Back of the gingerbread house

128g or 1/2 cup butter, softened (not room temp since that's too cold this time of year!)
1/2 cup brown sugar
1/4 cup molasses
1 Tablespoon cinnamon
1 Tablespoon ground ginger or 2 inches ginger, finely minced
1 1/2 teaspoons ground cloves
1 teaspoon baking soda
2 cups flour
2 Tablespoons water

In a large bowl, cream together the butter, brown sugar, molasses, cinnamon, ginger, cloves, and baking soda. Once thoroughly combined, add in the flour and water. Mix until you have a well blended, moderately stiff dough. Wrap in plastic wrap and refrigerate until firm. This probably won't take long in winter anyway! Preheat oven to 190C/375F. Roll out the dough to 1/4 to 1/2 inch thickness. Lay the template pieces over the dough and cut them out. Place on a cookie sheet and bake for 12-15 minutes. You're looking for nice firm pieces. This makes enough dough to make some other gingerbread cutouts, too, if you want to add some flair to your house.

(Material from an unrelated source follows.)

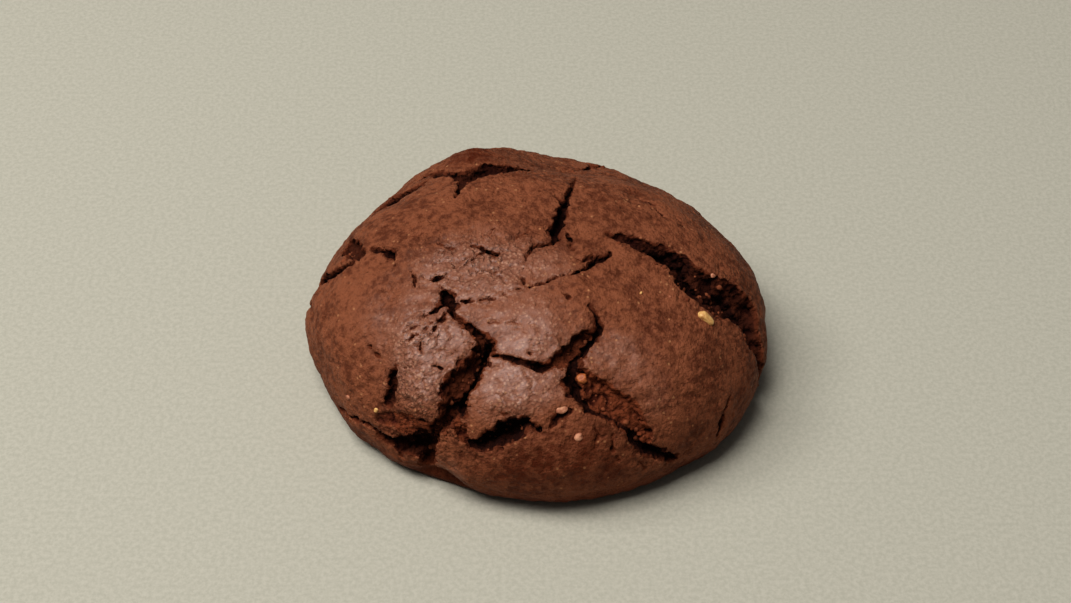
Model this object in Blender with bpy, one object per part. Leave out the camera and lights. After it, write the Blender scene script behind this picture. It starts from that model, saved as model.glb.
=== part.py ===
"""Double chocolate cookie: one baked dome, flat underneath, whose crust has split into lifted plates.

The dome is a smooth body of named sizes. A place on its crust is given by two numbers in millimetres,
as if the crust were peeled off and laid flat: +u to the right, +v to the back, and the walk from the
crown (0, 0) reaches the waist at WAIST_WALK and the ground at GROUND_WALK. Cracks are routes over that
flat crust, cut inward along the body's normals, and swells lift or sink one plate against the next.
"""

import math

import bmesh
import bpy
import numpy as np
from mathutils import Vector, noise

MM = 0.001

# The smooth body. RIM is how far the waist stands from the middle, every 30 degrees from +X.
RIM = (36.0, 33.5, 32.0, 33.0, 34.0, 34.0, 35.5, 35.5, 34.0, 34.0, 35.5, 37.0)
HEIGHT = 26.0
WAIST = 8.0
SHOULDER = 2.5
FOOT = 0.9
WAIST_WALK = 42.0
GROUND_WALK = 52.0

# The share of the ball's polar angle that becomes the crust; the rest is the flat base.
CRUST_ANGLE = math.radians(140)
BALL_LEVEL = 7
MOST_TRIANGLES = 9600

# Low, slow lumps over the whole crust, and how far up from the ground relief fades in.
LUMP_SIZE = 9.0
LUMP_HEIGHT = 0.35
GROUND_FADE = 2.5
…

Once the pieces are cooled, prepare Royal Icing....or use gummy worms like Max and Ruby did.

Royal icing:
1 egg white
1/2 teaspoon vanilla or lemon juice
2-3 cups icing sugar

This is a rough approximation. You want this to be moderately stiff, but soft enough that it can go through a piping bag or plastic bag with a snipped corner. Add more water or sugar to get the right consistency. Cover with a wet towel when you're not using it. Use this to assemble and decorate your house. You can use books or other household objects to hold it together while the "glue" solidifies. Nowadays there are all kinds of exciting candies available locally to use as decorations.

Side view: Didn't she do a good job sticking on the candy?

This will totally be a family tradition for us because I love doing it. It was not super fun the first year with my 3-year-old, but now that she's able to contribute to the decorating, it will just get better. Happy housemaking! And yes, it's after Christmas, but c'mon, don't you want to make one?!